Quels liens les personnes sans domicile entretiennent-elles avec les professionnels du social et de la santé et les institutions (1) ? L'enquête menée au début de 2001 par l'INSEE sur les publics en grande précarité fréquentant les services d'hébergement et de restauration gratuite continue de livrer ses résultats (2).

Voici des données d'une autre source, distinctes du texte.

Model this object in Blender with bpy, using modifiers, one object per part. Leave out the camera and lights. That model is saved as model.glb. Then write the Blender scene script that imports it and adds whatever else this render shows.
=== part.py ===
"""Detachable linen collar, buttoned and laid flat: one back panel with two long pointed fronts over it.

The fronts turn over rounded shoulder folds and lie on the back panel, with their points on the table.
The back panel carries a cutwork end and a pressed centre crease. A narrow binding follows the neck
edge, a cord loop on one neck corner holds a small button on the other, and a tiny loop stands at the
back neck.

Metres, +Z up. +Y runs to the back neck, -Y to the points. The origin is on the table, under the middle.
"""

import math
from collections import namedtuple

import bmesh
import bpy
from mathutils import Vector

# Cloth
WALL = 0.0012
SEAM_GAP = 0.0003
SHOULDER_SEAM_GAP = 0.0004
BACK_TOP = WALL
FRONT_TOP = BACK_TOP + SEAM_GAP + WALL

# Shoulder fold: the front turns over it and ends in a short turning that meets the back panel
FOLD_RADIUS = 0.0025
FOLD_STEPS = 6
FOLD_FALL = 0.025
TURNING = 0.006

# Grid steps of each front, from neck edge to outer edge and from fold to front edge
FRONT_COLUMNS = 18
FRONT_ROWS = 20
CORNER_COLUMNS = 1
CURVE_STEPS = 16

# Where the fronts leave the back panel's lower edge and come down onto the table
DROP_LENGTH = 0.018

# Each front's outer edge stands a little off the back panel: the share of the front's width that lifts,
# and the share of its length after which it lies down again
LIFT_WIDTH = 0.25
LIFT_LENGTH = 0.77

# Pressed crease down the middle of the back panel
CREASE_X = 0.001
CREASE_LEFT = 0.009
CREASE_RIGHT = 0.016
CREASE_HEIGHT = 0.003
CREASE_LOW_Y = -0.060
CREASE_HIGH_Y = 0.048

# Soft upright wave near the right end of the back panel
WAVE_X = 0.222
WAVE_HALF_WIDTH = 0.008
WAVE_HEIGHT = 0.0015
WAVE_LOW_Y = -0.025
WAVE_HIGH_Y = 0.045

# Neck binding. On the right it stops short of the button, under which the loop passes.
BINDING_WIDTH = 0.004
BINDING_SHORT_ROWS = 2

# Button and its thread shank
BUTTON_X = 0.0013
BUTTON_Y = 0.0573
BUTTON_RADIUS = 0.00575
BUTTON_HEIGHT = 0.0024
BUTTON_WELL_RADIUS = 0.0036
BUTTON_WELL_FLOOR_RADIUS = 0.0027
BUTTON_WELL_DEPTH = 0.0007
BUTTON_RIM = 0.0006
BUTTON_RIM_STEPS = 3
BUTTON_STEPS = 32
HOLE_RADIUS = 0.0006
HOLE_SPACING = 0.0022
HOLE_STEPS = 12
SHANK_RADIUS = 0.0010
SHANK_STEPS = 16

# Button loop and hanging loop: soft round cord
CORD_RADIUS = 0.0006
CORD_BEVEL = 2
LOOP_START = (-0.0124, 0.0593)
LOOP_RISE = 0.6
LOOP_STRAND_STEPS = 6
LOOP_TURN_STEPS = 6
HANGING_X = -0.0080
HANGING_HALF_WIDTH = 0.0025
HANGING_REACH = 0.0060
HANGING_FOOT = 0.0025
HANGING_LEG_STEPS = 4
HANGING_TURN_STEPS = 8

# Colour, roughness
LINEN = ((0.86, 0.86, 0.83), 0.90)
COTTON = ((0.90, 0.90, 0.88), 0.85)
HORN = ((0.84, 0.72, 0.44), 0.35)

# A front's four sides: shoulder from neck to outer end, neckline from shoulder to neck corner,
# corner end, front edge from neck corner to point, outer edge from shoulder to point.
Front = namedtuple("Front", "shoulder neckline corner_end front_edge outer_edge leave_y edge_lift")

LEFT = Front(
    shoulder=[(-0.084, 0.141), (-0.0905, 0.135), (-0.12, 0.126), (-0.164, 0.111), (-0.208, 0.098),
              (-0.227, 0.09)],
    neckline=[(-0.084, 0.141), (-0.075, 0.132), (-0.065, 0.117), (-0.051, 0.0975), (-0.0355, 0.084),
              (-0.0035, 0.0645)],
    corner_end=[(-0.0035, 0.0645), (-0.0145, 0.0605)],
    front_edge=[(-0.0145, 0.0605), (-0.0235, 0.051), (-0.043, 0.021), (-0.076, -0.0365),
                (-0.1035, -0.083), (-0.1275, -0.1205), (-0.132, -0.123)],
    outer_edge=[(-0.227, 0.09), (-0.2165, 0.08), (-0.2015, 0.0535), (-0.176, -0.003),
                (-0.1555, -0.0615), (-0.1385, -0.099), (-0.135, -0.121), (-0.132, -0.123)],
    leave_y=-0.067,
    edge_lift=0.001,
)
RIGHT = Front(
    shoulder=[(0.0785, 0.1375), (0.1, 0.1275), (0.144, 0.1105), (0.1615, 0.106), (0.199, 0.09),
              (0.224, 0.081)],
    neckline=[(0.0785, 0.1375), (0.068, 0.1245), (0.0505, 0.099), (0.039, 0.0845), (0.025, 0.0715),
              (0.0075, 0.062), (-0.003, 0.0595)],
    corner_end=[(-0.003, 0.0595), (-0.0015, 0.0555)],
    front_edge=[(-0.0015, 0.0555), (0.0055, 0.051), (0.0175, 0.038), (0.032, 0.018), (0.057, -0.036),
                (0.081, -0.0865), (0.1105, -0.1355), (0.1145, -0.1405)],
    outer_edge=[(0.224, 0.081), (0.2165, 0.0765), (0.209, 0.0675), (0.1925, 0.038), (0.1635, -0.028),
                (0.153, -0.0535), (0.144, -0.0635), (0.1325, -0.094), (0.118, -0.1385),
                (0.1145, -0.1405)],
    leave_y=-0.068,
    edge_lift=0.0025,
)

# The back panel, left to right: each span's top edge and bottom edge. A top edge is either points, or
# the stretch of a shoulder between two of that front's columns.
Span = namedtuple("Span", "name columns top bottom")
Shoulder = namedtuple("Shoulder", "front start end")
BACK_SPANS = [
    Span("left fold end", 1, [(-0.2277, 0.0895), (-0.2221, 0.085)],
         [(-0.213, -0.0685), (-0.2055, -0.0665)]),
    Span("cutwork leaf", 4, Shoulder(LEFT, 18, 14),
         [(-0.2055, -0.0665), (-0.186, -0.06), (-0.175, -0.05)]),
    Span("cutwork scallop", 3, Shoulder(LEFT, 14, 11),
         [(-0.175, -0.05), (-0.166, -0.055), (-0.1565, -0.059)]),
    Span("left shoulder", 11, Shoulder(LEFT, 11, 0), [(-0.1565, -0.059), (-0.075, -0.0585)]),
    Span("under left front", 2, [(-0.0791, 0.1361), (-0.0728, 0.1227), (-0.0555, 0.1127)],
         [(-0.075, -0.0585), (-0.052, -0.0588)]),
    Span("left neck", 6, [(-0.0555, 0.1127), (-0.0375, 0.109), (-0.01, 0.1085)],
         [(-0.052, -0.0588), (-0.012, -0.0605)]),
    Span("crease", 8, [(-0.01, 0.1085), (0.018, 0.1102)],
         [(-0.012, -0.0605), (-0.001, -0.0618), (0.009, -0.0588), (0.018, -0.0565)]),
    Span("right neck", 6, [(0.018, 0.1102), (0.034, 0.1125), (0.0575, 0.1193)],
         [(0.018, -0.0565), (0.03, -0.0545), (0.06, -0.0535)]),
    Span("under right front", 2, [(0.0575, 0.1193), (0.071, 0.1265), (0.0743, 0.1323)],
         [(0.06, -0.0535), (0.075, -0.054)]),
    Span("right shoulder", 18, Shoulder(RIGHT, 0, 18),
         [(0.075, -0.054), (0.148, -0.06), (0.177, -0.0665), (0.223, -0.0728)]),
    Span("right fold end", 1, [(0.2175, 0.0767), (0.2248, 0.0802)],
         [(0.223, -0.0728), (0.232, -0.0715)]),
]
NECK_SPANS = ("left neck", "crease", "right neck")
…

Il apparaît que 3 % des personnes déclarent n'avoir fait, dans les 12 derniers mois, aucune démarche auprès d'une institution sociale. A l'inverse, 70 % affirment en avoir accompli au moins une, 85 % avoir vu au moins un médecin et 82 % au moins un travailleur social. Si la consultation du corps médical apparaît, du moins en nombre, à peu près équivalente à celle du reste de la population, ce n'est pas le cas pour la fréquentation des travailleurs sociaux, qui est beaucoup plus intensive. Dans la population générale, seuls 7 % des plus de 18 ans ont rencontré un travailleur social dans l'année. Cette proportion monte à 14 % dans les zones urbaines sensibles. Logique, dira-t-on. Mais parmi ces personnes sans domicile, la proportion de celles accompagnées par un travailleur social décroît en fonction de la précarité de l'hébergement : elle est de 88 % chez les personnes en logement aidé, de 79 %parmi celles qui sont hébergées en centre et de 65 % seulement parmi celles ayant dormi dans la rue ou sous un abri de fortune au cours du mois précédent. Les femmes ont plus souvent eu rendez-vous avec un travailleur social que les hommes, les jeunes plus que les aînés, les Français plus que les étrangers.
Huit personnes sur dix ayant vu un travailleur social s'en disent très (45 %) ou plutôt (36 %) satisfaites. Ce jugement est légèrement plus positif que celui exprimé à l'égard des institutions (74 % de satisfaits quand même).
Tandis que les revenus procurés par le travail restent la ressource principale de trois sans-domicile sur dix, six sur dix déclarent avoir perçu au moins une prestation sociale le mois précédent. Mais là-encore, les personnes à l'abri le plus précaire sont celles qui bénéficient le moins souvent des prestations. L'étude estime que, parmi les sans-domicile éligibles au revenu minimum d'insertion, de 5 à 15 % n'y ont pas recours. Sans doute les mêmes qui n'ont pas de contact avec les travailleurs sociaux.
Pour sa part, la caisse nationale des allocations familiales s'est penchée, à partir de cette même enquête, sur le sort de la moitié des sans-domicile qui bénéficient de ses prestations (3). Parmi ces derniers, près de huit sur dix perçoivent l'un des minima sociaux : la moitié le revenu minimum d'insertion, 13 % l'allocation de parent isolé et 17 % l'allocation aux adultes handicapés. 27 % touchent des prestations familiales. Mais dans plus de six cas sur dix les allocataires sans domicile sont aussi sans enfant, une proportion nettement plus élevée que parmi l'ensemble des allocataires.
Les sans-domicile se distinguent également par leur mode de contact avec l'institution. Ils ont beaucoup moins que les autres usagers recours au courrier et moins encore au téléphone. Par contre, 81 % d'entre eux se déplacent au guichet.
(1) « Les contacts avec les intervenants sociaux des sans-domicile usagers des services d'hébergement et de distribution de repas chauds » - DREES - Etudes et Résultats n° 277 - Décembre 2003.
(2) Sur l'objet de cette enquête, voir ASH n° 2197 du 12-01-01 et sur ses premiers résultats en matière de logement voir le n° 2248 du 1-02-02, de santé voir le n° 2307 du 18-04-03 et d'emploi voir le n° 2327 du 3-10-03.
(3) L'e-ssentiel n° 20 - Décembre 2003.